Among various service sectors, telecommunication has been one of the bright spots in South Africa since the government liberalised the sector in 2004. South Africa’s mobile penetration has already surpassed the 100% mark. Telecom operators, such as MTN and Telkom, have expanded to other African countries. As a major supplier of ICT-related products and services to southern Africa, South Africa is a major gateway for overseas companies tapping into the southern African market. In addition, the government launched a new campaign named the National Tourism Sector Strategy (NTSS) in March 2011, with the aim to boost the economy.
With a high rate of English proficiency and an advanced telecommunication infrastructure, South Africa is an upcoming business process outsourcing (BPO) destination. In the past five years, five of the world’s top 10 BPO firms have established BPO centres in South Africa. The South African government recently announced that it would offer various tax incentives to outsourcing companies committed to hiring a certain number of employees.
With over 50 million people, South Africa is one of the most populous countries in Africa. With a sizable population, along with a relatively high per-capita income (US$8,343 in 2011) and strong private consumption (around 60% of South Africa’s GDP), South Africa is one of the most attractive consumer markets in Africa. Nonetheless, the labour market has remained in the doldrums, with the official unemployment rate reaching 25.2% in April 2012. High unemployment is expected to be a persistent economic issue in South Africa in upcoming years.
South Africa’s consumer inflation climbed to 6.1% YOY in April 2012, moderating from the recent high of 6.3% in January 2012.
South African imports and export registered double-digit growth in 2011. Indeed, China is the largest trading partner of South Africa. The share of China in South Africa’s imports has increased from 10% in 2006 to over 13% in 2011, reflecting the increasing attractiveness of Chinese products in the country.

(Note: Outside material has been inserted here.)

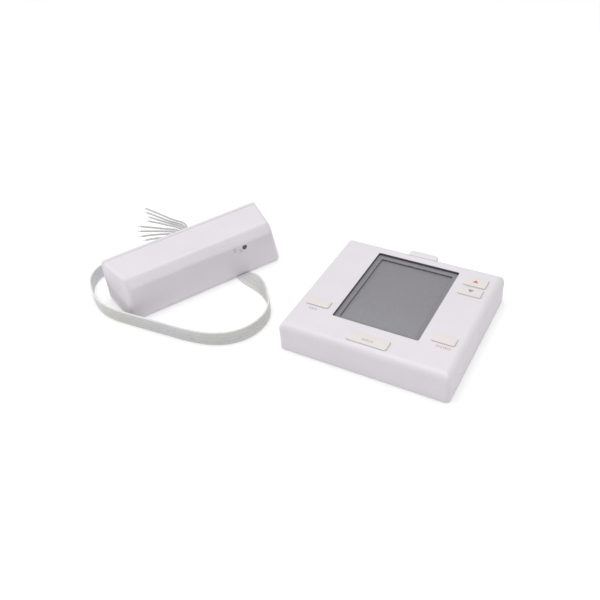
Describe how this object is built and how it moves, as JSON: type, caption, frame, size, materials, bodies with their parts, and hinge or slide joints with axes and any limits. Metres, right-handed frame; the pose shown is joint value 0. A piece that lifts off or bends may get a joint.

South Africa is a member of the World Trade Organisation (WTO). Imports originated from other WTO members, including Hong Kong and the Chinese mainland, are subject to the country's most-favoured-nation (MFN) tariff rates. In addition to import tariffs, most goods are subject to a value-added tax (VAT), where the standard rate is currently set at 14%. However, VAT on goods imported for use in manufacturing or resale by registered traders can be claimed as an input tax reduction. Payments of import duties and VAT can be deferred if the goods are put in bonded warehouses.
South Africa may initiate anti-dumping or countervailing investigation and impose duties when unfair trade allegations are substantiated. A number of China-origin products, such as iron/steel-made bolts and nuts, are currently subject to anti-dumping duties when imported into South Africa. However, there are no anti-dumping measures against Hong Kong products at present.
Most goods can be imported into South Africa without a permit, except for certain goods like foodstuffs, petroleum products, chemicals, second-hand goods, finished machinery and gold. Import permits are usually issued by the Department of Trade and Industry, and are used mainly to collect information rather than to limit trade.
South Africa has good trade links in the region and abroad. The African Growth and Opportunities Act (AGOA) of the US allows some 6,500 kinds of South African products to be exported to the US under its general system of preferences (GSP) until 2015. South Africa has also signed a free trade agreement (FTA) with the EU, which came into force in 2000. Under the FTA, 95% of South African exports to the EU receive preferential access. South Africa is also a member of the South Africa Customs Union (SACU), comprising Botswana, Lesotho, Namibia, and Swaziland.
New Member to BRICS
South Africa joined the BRIC Summit in April 2011 to become the fifth member of the exclusive emerging market group, previously comprising Brazil, Russia, India and China. Being a member of BRICS is seen as allowing South African business to gain better access to the BRIC market, which comprises more than 40% of the world’s population.